|Posted: 03 March 2021 at 6:18pm | IP Logged | 11
| Peter Hicks wrote:
|“Trapped in a world he never made”, never made sense to me. Other than God, and a few god like characters, who makes worlds?
It's based on a line from a poem by A.E. Housman:
The laws of God, the laws of man,
He may keep that will and can;
Not I: let God and man decree
Laws for themselves and not for me;
And if my ways are not as theirs
Let them mind their own affairs.
Their deeds I judge and much condemn,
Yet when did I make laws for them?
Please yourselves, say I, and they
Need only look the other way.
But no, they will not; they must still
Wrest their neighbour to their will,
And make me dance as they desire
With jail and gallows and hell-fire.
And how am I to face the odds
Of man's bedevilment and God's?
I, a stranger and afraid
In a world I never made.
They will be master, right or wrong;
Though both are foolish, both are strong.

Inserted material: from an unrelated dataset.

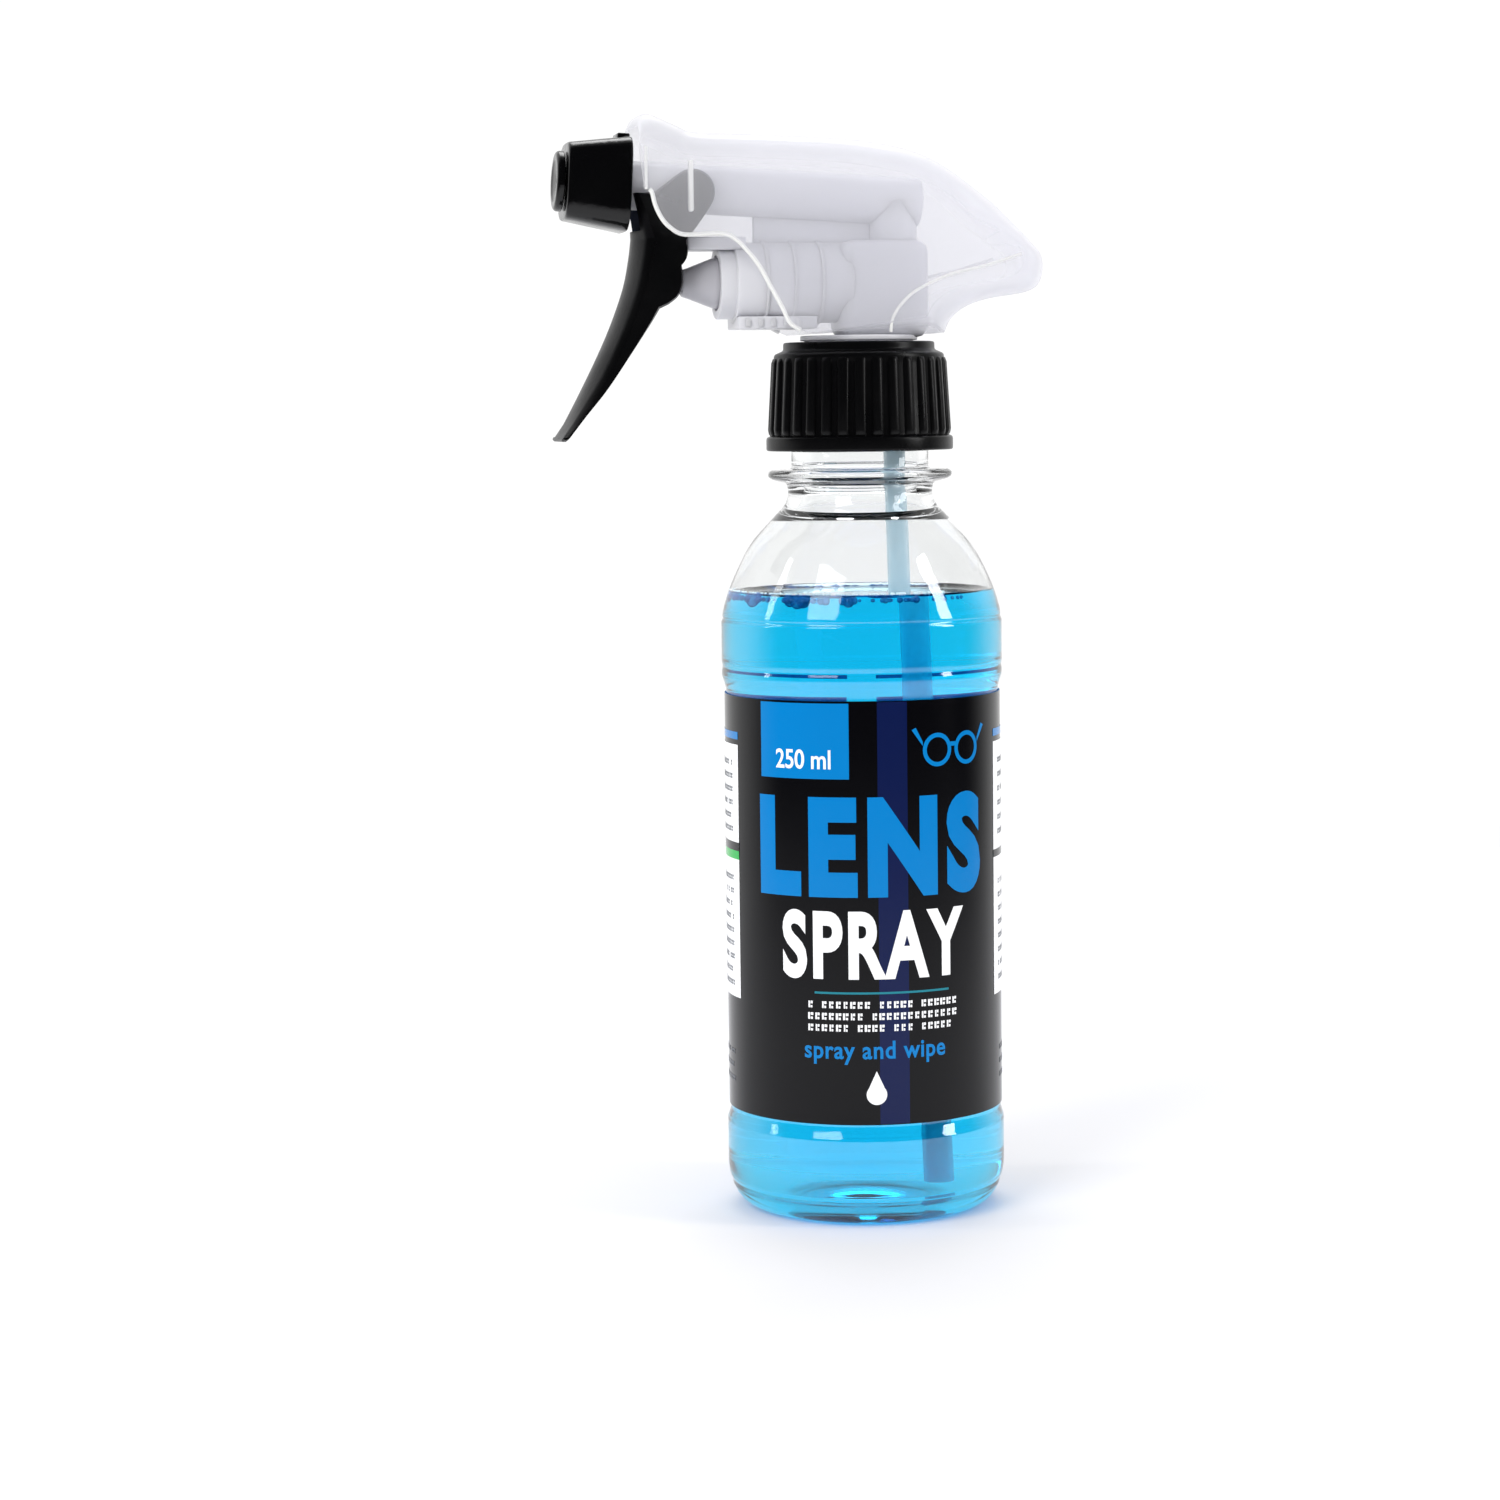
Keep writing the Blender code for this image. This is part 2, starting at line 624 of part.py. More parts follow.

And since, my soul, we cannot fly
To Saturn nor to Mercury,
Keep we must, if keep we can,
These foreign laws of God and man.
As you can see, in its original context it's more a commentary about individual choice vs expectations of society. Stan was inspired to title the Hulk story in Tales to Astonish #95: "A World He Never Made." Since that was a story featuring the High Evolutionary, he obviously meant the words in a more literal way, since of course the High Evolutionary made Counter Earth.
When the story was reprinted in Marvel Super-Heroes #50, the "trapped in a" portion was added to the cover:
Then the following year someone got the idea to use the same phrase as Howard the Duck's tagline. In that context, it seems to mean more something like a fish out of water, caught in a situation not of your own making.